The priest nodded. “I will wait here.”
Stripping out of the coveralls he wore in the hibernation pod, Bob prepared himself. His skin shimmered as his epithelial layers exuded a hydrophobic layer of protection against the water, while he began leaking perfluorocarbons into his lung tissue. Nodding at the priest, Bob dove headfirst from the platform into the frigid waters and began networking into depths.
These waters were his home.
12
Jimmy Scadden stared at the ocean through a break between the trees. He stood in Herman Kesselring’s private gardens at the apex of the farming tower and research centers—the highest point on Atopia, and one that Kesselring kept very private.
Jimmy had been summoned, in person.
“Why did you change the report?” Kesselring asked. He pulled the hood off the peregrine falcon sitting on his gloved hand and began feeding it raw meat.
They were in a grass field dotted with blooming purple heather, several hundred feet across, bordered by pines and yews. In augmented space, the real forests of Kesselring’s private gardens stretched into the Austrian Alps of his home. Set back in the trees at the edge of the space was Kesselring’s retreat, a wood-shingled, two-story chalet with white stucco walls.
“What report, Mr. Kesselring?” Jimmy stood straight, his hands clasped behind his back. “I thought you called me up here to discuss details of the operation.”
Kesselring continued feeding his bird. “The report presented at the board meeting, with the information Colonel Kramer extracted from Mr. Indigo.”
Jimmy frowned and glanced back at the break in the trees. “What do you mean?”

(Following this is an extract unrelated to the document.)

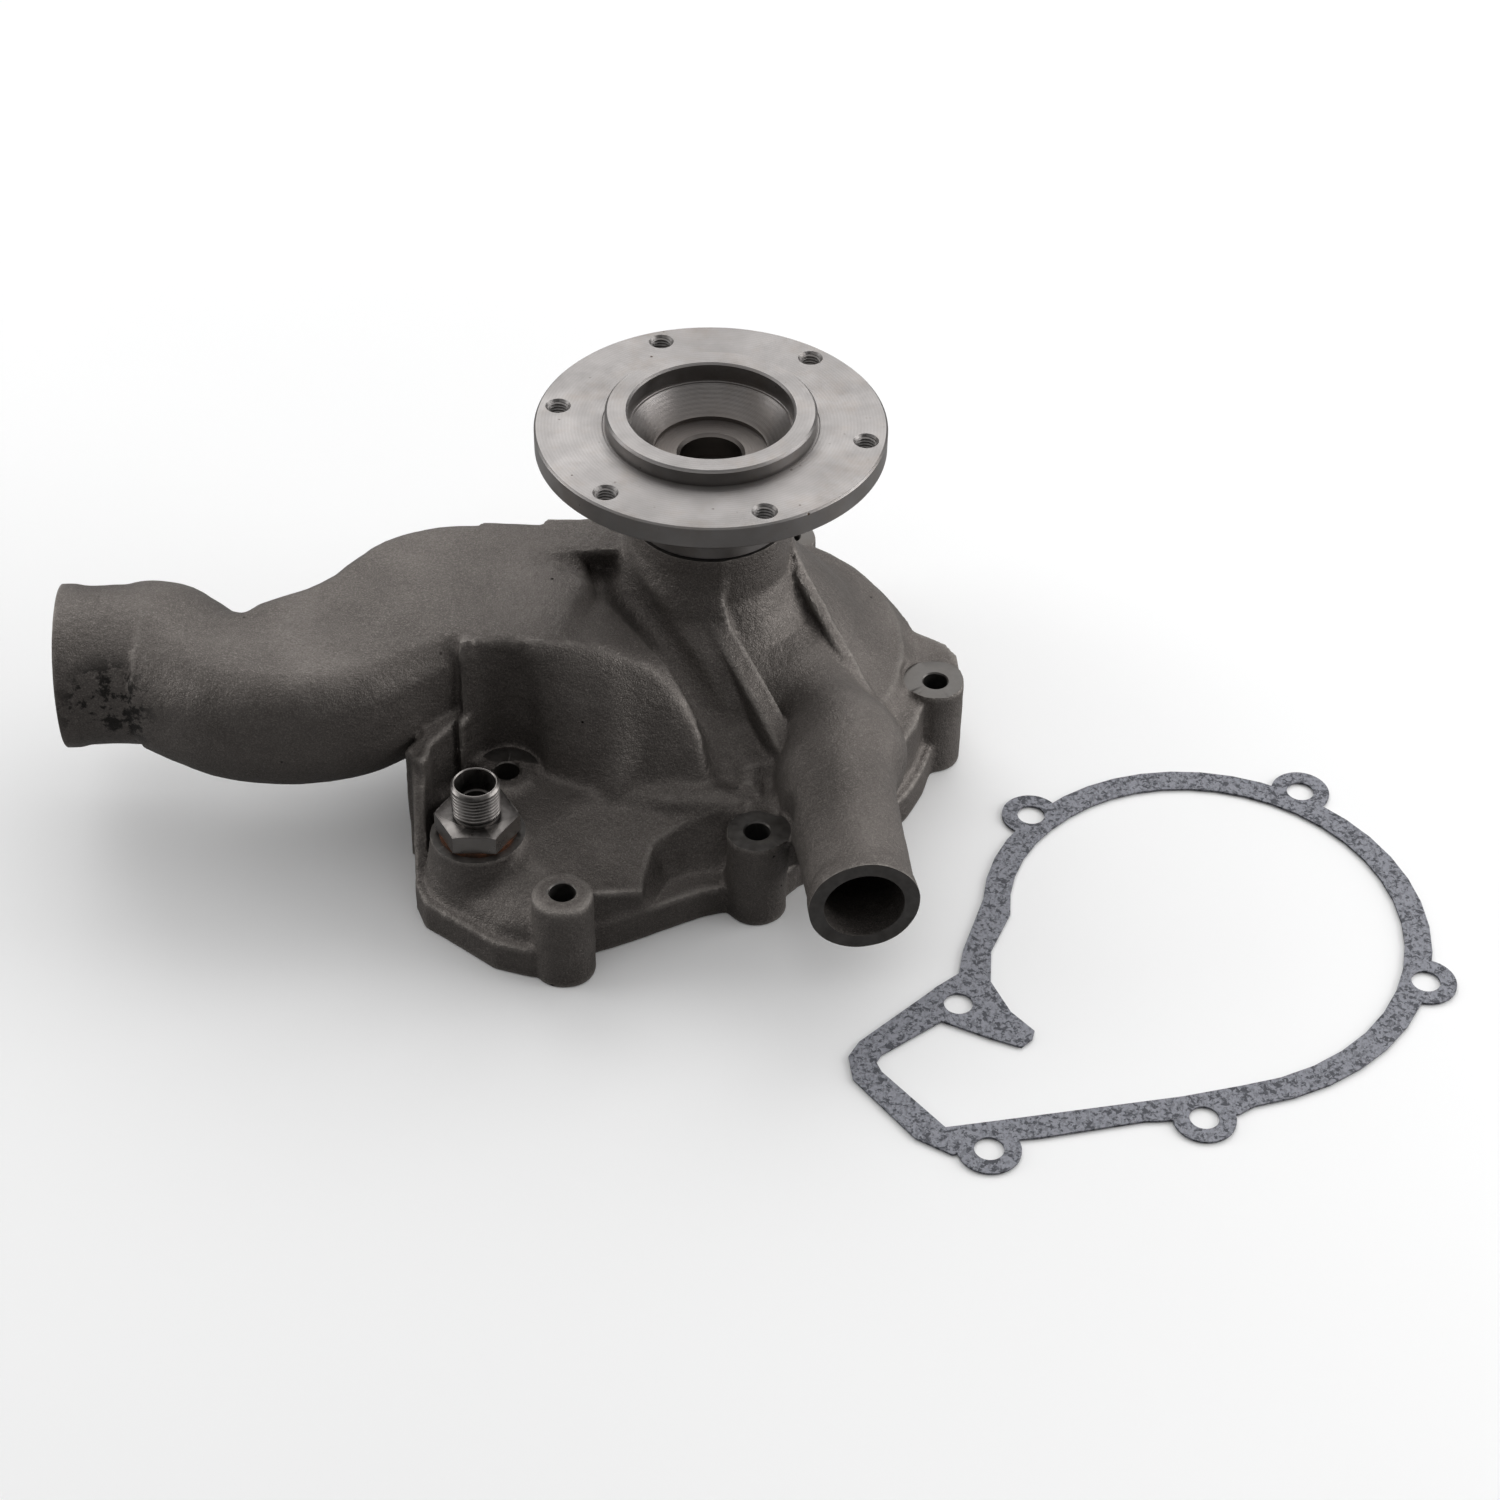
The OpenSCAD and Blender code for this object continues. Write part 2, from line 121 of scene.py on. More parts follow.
def carve(a, b, blend):
    """Field a without b, with a rounded edge."""
    return -join(-a, b, blend)


def outline_distance(points):
    """Signed distance in plan to a closed outline, negative inside."""
    best = np.full((len(xs), len(ys)), 1e9, np.float32)
    sign = np.ones_like(best)
    for (ax, ay), (bx, by) in zip(points, points[1:] + points[:1]):
        ex, ey, wx, wy = bx - ax, by - ay, PX - ax, PY - ay
        t = np.clip((wx * ex + wy * ey) / (ex * ex + ey * ey), 0, 1)
        best = np.minimum(best, np.hypot(wx - ex * t, wy - ey * t))
        if ay != by:
            crosses = ((ay > PY) != (by > PY)) & (PX < ex * (PY - ay) / (by - ay) + ax)
            sign = np.where(crosses, -sign, sign)
    return best * sign


def slab(plan, low, high, edge):
    """A plan outline raised between two heights, with its edges rounded."""
    p = (plan[:, :, None] if plan.ndim == 2 else plan) + edge
    q = np.abs(Z - (low + high) / 2) - (high - low) / 2 + edge
    return np.minimum(np.maximum(p, q), 0) + np.hypot(np.maximum(p, 0), np.maximum(q, 0)) - edge


def disc(at):
    """Plan distance from a point."""
    return np.hypot(PX - at[0], PY - at[1])


def spline(rows, pieces=10):
    """Smooth rows through the given rows."""
    p = np.array(rows, float)
    p = np.vstack([2 * p[0] - p[1], p, 2 * p[-1] - p[-2]])
    out = []
    for i in range(1, len(p) - 2):
        a, b, c, d = p[i - 1:i + 3]
        for t in np.arange(pieces) / pieces:
            out.append(0.5 * (2 * b + (c - a) * t + (2 * a - 5 * b + 4 * c - d) * t ** 2
                              + (3 * b - a - 3 * c + d) * t ** 3))
    out.append(p[-2])
    return np.array(out)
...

“The original report had details about you being responsible for the disappearance of Commander Strong’s wife and other Atopians.” Kesselring didn’t look up as he said this, but stared into the eyes of his falcon, giving it another chunk of bloody meat that it gobbled back.
Jimmy’s full attention swung to Kesselring. “Where did you hear that?”
“I think you forget who built this place, the resources and connections I have.”
Jimmy looked at the ground. “They were just lies, fabrications by the extremists to try and destabilize the Alliance. I thought that spreading them further would only serve their goals. The Alliance gave us interim command of their forces for the operation against Terra Nova—”
“I know, Jimmy,” interrupted Kesselring. The entire Allied Command staff in Arunchal Pradesh had been killed in a surprise attack. The Alliance had captured a Grilla, Zoraster, in connection with it, and Sidney Horowitz was implicated. It had pushed the Alliance into declaring war on the AU, confirming Jimmy’s terrorist theories. “My problem is that you lied to me.”